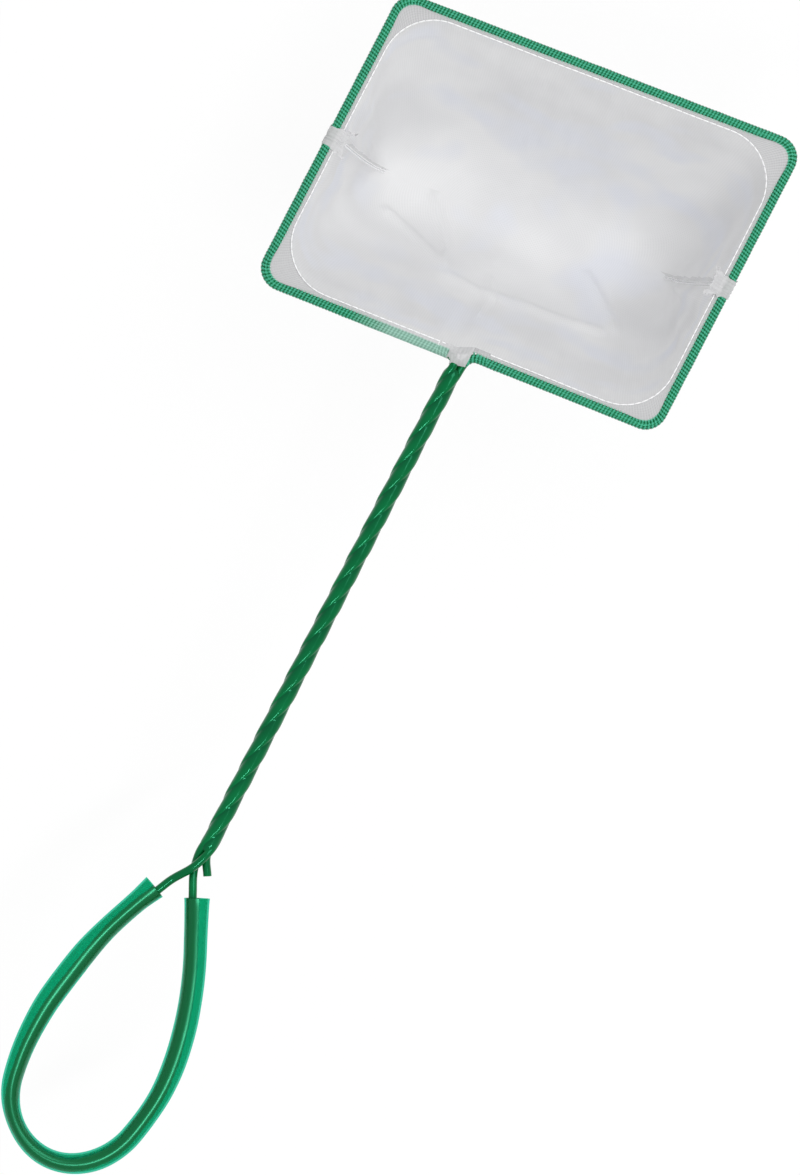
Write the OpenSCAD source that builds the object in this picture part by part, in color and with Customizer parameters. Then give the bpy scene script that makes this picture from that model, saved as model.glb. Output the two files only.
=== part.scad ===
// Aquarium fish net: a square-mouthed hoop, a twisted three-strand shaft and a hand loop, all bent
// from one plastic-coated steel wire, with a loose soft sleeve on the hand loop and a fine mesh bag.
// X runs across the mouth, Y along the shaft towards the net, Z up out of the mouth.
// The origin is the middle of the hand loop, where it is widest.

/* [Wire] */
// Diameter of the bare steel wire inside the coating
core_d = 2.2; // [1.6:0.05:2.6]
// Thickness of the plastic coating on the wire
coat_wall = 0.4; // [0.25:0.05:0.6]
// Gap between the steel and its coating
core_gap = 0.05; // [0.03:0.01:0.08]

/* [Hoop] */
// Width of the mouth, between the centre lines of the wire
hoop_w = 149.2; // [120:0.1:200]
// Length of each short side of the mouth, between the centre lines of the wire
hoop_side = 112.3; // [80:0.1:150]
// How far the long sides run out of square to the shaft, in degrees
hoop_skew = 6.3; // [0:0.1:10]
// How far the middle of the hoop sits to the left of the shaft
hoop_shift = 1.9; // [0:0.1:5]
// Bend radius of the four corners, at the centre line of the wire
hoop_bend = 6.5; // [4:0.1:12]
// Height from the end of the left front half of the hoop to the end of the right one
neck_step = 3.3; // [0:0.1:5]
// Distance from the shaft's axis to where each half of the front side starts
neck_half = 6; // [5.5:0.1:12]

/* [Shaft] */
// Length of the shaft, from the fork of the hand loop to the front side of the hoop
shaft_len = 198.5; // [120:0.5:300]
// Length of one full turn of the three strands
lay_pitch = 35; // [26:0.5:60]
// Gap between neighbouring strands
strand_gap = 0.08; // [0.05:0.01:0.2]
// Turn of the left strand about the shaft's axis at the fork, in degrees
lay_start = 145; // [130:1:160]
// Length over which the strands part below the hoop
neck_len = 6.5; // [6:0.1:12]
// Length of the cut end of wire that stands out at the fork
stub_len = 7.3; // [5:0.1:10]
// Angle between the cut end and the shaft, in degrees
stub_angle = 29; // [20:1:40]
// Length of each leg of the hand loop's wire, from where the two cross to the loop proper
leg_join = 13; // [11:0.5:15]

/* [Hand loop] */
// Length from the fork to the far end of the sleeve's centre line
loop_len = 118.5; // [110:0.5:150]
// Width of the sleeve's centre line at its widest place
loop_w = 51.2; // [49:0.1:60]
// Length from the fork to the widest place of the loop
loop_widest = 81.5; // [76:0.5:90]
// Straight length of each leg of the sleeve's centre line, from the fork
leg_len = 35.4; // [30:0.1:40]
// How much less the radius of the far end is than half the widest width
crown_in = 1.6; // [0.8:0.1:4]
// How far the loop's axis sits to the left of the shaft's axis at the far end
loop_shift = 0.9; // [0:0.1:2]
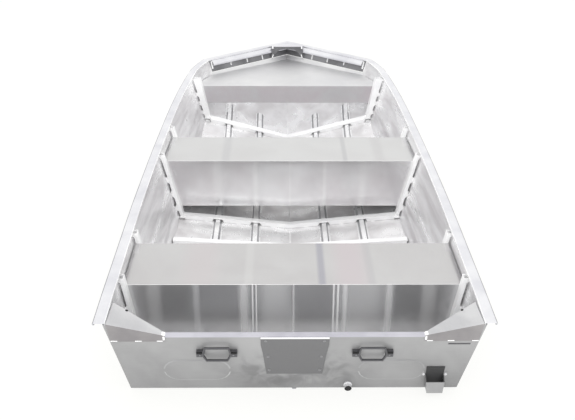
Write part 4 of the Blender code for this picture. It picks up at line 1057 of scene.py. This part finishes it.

### What needs to be done
Repeat the records above exactly as they appear.

### Solved problem
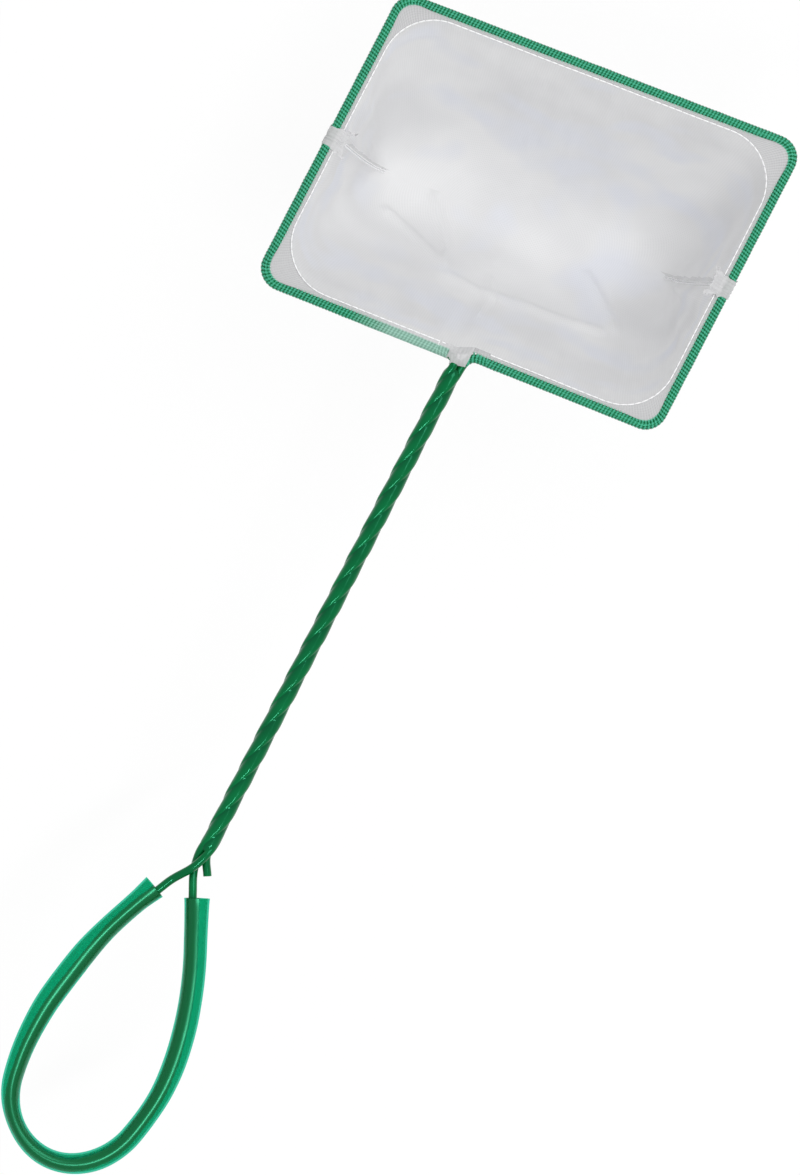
Write the OpenSCAD source that builds the object in this picture part by part, in color and with Customizer parameters. Then give the bpy scene script that makes this picture from that model, saved as model.glb. Output the two files only.
=== part.scad ===
// Aquarium fish net: a square-mouthed hoop, a twisted three-strand shaft and a hand loop, all bent
// from one plastic-coated steel wire, with a loose soft sleeve on the hand loop and a fine mesh bag.
// X runs across the mouth, Y along the shaft towards the net, Z up out of the mouth.
// The origin is the middle of the hand loop, where it is widest.

/* [Wire] */
// Diameter of the bare steel wire inside the coating
core_d = 2.2; // [1.6:0.05:2.6]
// Thickness of the plastic coating on the wire
coat_wall = 0.4; // [0.25:0.05:0.6]
// Gap between the steel and its coating
core_gap = 0.05; // [0.03:0.01:0.08]

/* [Hoop] */
// Width of the mouth, between the centre lines of the wire
hoop_w = 149.2; // [120:0.1:200]
// Length of each short side of the mouth, between the centre lines of the wire
hoop_side = 112.3; // [80:0.1:150]
// How far the long sides run out of square to the shaft, in degrees
hoop_skew = 6.3; // [0:0.1:10]
// How far the middle of the hoop sits to the left of the shaft
hoop_shift = 1.9; // [0:0.1:5]
// Bend radius of the four corners, at the centre line of the wire
hoop_bend = 6.5; // [4:0.1:12]
// Height from the end of the left front half of the hoop to the end of the right one
neck_step = 3.3; // [0:0.1:5]
// Distance from the shaft's axis to where each half of the front side starts
neck_half = 6; // [5.5:0.1:12]

/* [Shaft] */
// Length of the shaft, from the fork of the hand loop to the front side of the hoop
shaft_len = 198.5; // [120:0.5:300]
// Length of one full turn of the three strands
lay_pitch = 35; // [26:0.5:60]
// Gap between neighbouring strands
strand_gap = 0.08; // [0.05:0.01:0.2]
// Turn of the left strand about the shaft's axis at the fork, in degrees
lay_start = 145; // [130:1:160]
// Length over which the strands part below the hoop
neck_len = 6.5; // [6:0.1:12]
// Length of the cut end of wire that stands out at the fork
stub_len = 7.3; // [5:0.1:10]
// Angle between the cut end and the shaft, in degrees
stub_angle = 29; // [20:1:40]
// Length of each leg of the hand loop's wire, from where the two cross to the loop proper
leg_join = 13; // [11:0.5:15]

/* [Hand loop] */
// Length from the fork to the far end of the sleeve's centre line
loop_len = 118.5; // [110:0.5:150]
// Width of the sleeve's centre line at its widest place
loop_w = 51.2; // [49:0.1:60]
// Length from the fork to the widest place of the loop
loop_widest = 81.5; // [76:0.5:90]
// Straight length of each leg of the sleeve's centre line, from the fork
leg_len = 35.4; // [30:0.1:40]
// How much less the radius of the far end is than half the widest width
crown_in = 1.6; // [0.8:0.1:4]
// How far the loop's axis sits to the left of the shaft's axis at the far end
loop_shift = 0.9; // [0:0.1:2]
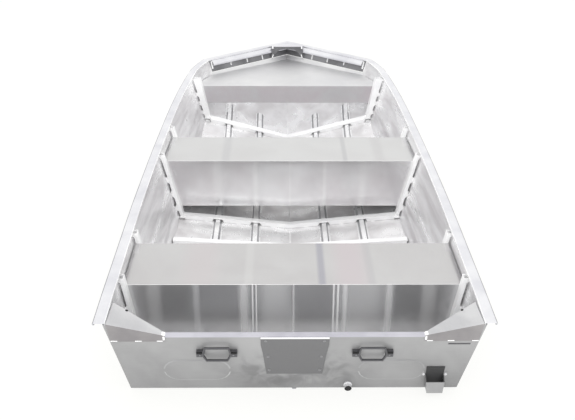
Write part 4 of the Blender code for this picture. It picks up at line 1057 of scene.py. This part finishes it.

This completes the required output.